- **TASK REQUIREMENTS**: The data below needs to be returned exactly, line for line.
+++ PROVIDED RECORDS +++
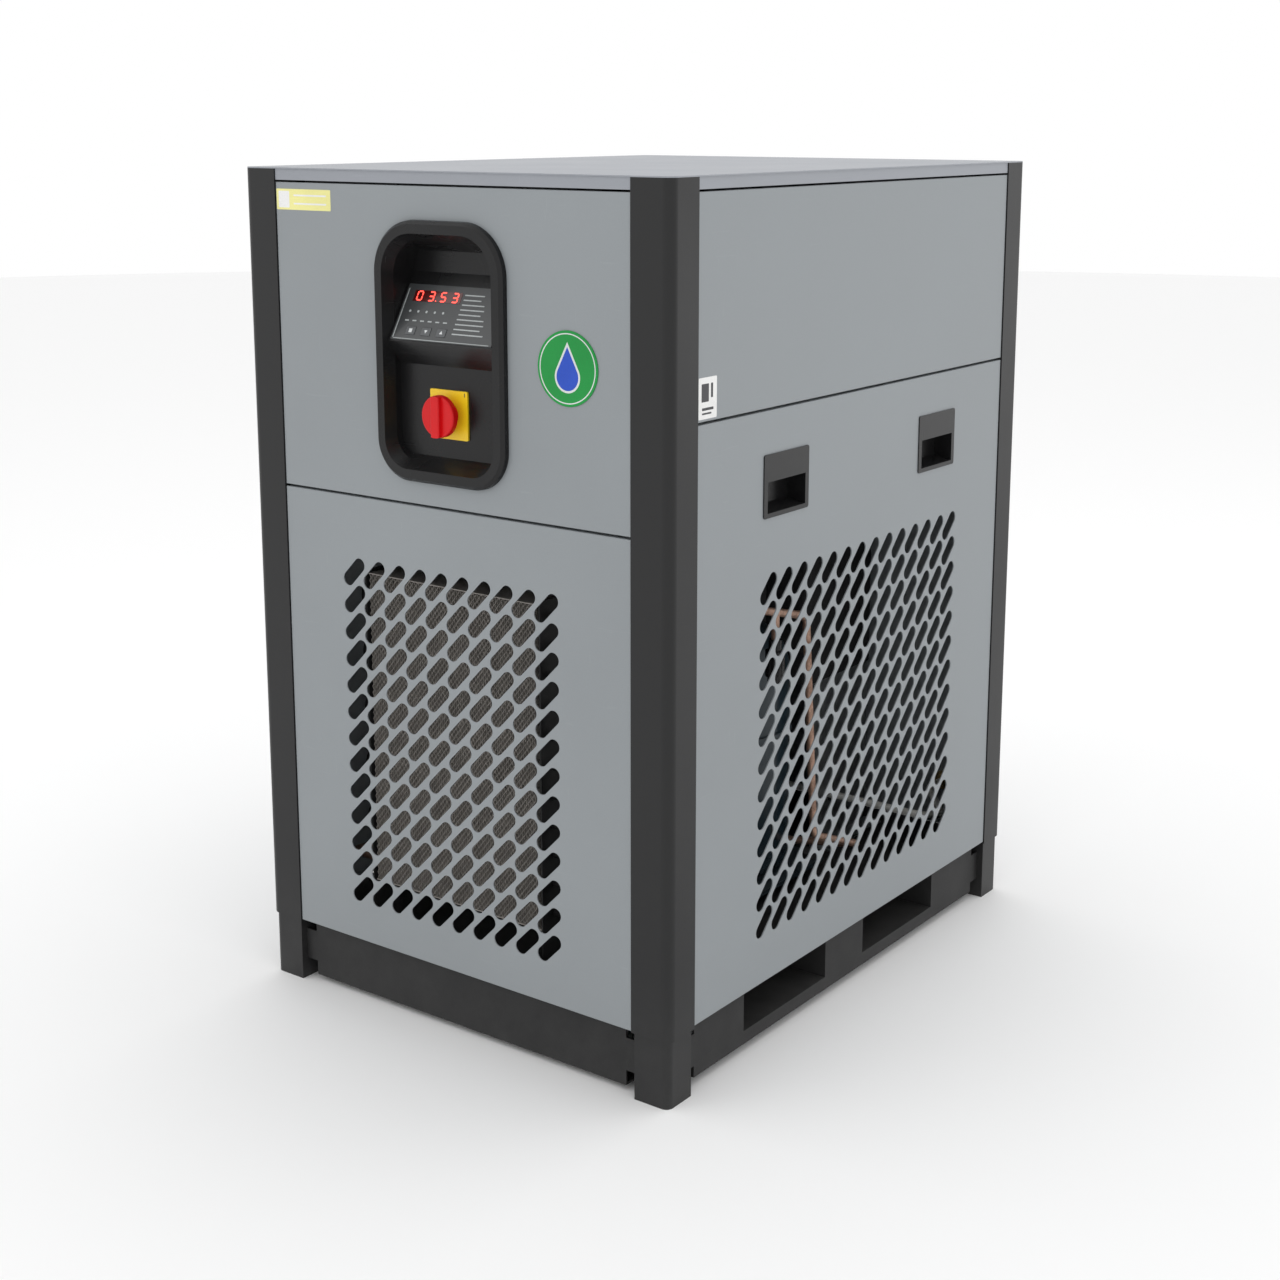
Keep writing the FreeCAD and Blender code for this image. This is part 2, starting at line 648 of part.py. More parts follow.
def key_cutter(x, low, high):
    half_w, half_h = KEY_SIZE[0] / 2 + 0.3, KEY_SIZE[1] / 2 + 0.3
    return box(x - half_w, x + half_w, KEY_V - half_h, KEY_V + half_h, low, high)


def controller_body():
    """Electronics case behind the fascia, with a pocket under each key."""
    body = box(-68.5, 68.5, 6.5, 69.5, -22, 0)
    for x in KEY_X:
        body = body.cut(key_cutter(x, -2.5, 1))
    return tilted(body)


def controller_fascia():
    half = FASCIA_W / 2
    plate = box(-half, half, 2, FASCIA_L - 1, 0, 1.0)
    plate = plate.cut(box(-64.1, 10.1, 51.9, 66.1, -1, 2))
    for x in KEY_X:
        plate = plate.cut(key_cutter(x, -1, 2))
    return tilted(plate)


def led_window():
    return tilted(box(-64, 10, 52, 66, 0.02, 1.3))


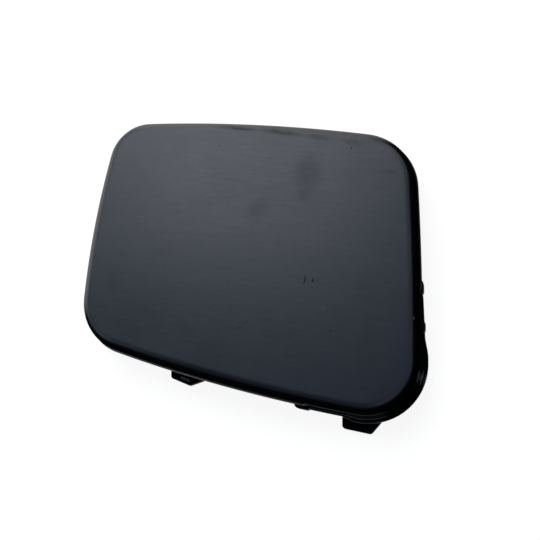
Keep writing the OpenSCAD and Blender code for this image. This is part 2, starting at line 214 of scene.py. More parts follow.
+++
- **ANSWER FOR THIS EXERCISE**:
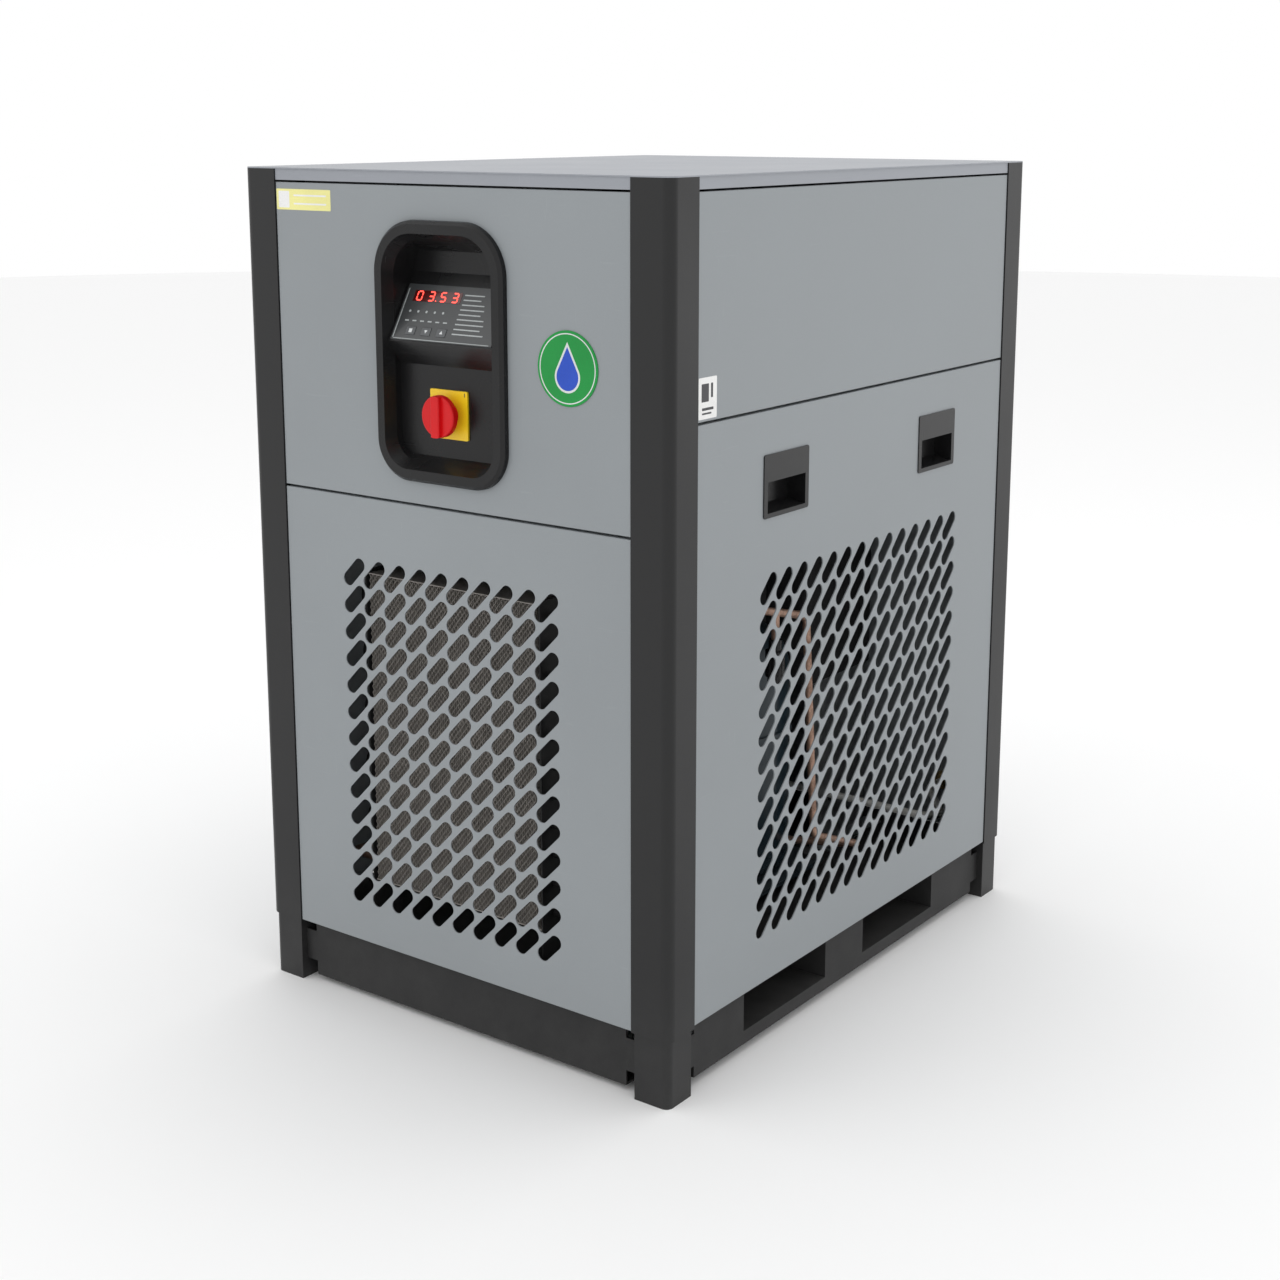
Keep writing the FreeCAD and Blender code for this image. This is part 2, starting at line 648 of part.py. More parts follow.
def key_cutter(x, low, high):
    half_w, half_h = KEY_SIZE[0] / 2 + 0.3, KEY_SIZE[1] / 2 + 0.3
    return box(x - half_w, x + half_w, KEY_V - half_h, KEY_V + half_h, low, high)


def controller_body():
    """Electronics case behind the fascia, with a pocket under each key."""
    body = box(-68.5, 68.5, 6.5, 69.5, -22, 0)
    for x in KEY_X:
        body = body.cut(key_cutter(x, -2.5, 1))
    return tilted(body)


def controller_fascia():
    half = FASCIA_W / 2
    plate = box(-half, half, 2, FASCIA_L - 1, 0, 1.0)
    plate = plate.cut(box(-64.1, 10.1, 51.9, 66.1, -1, 2))
    for x in KEY_X:
        plate = plate.cut(key_cutter(x, -1, 2))
    return tilted(plate)


def led_window():
    return tilted(box(-64, 10, 52, 66, 0.02, 1.3))


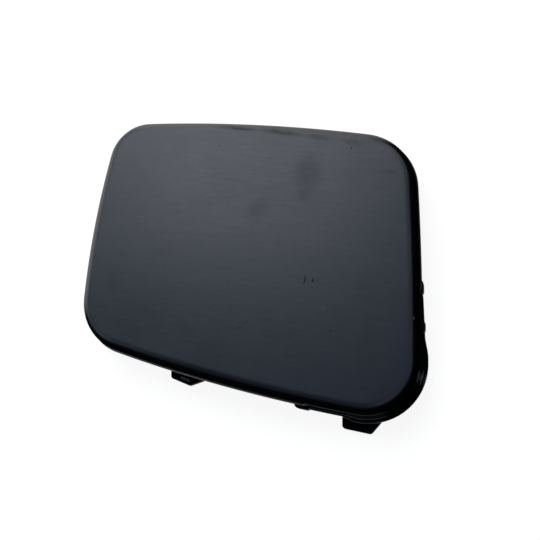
Keep writing the OpenSCAD and Blender code for this image. This is part 2, starting at line 214 of scene.py. More parts follow.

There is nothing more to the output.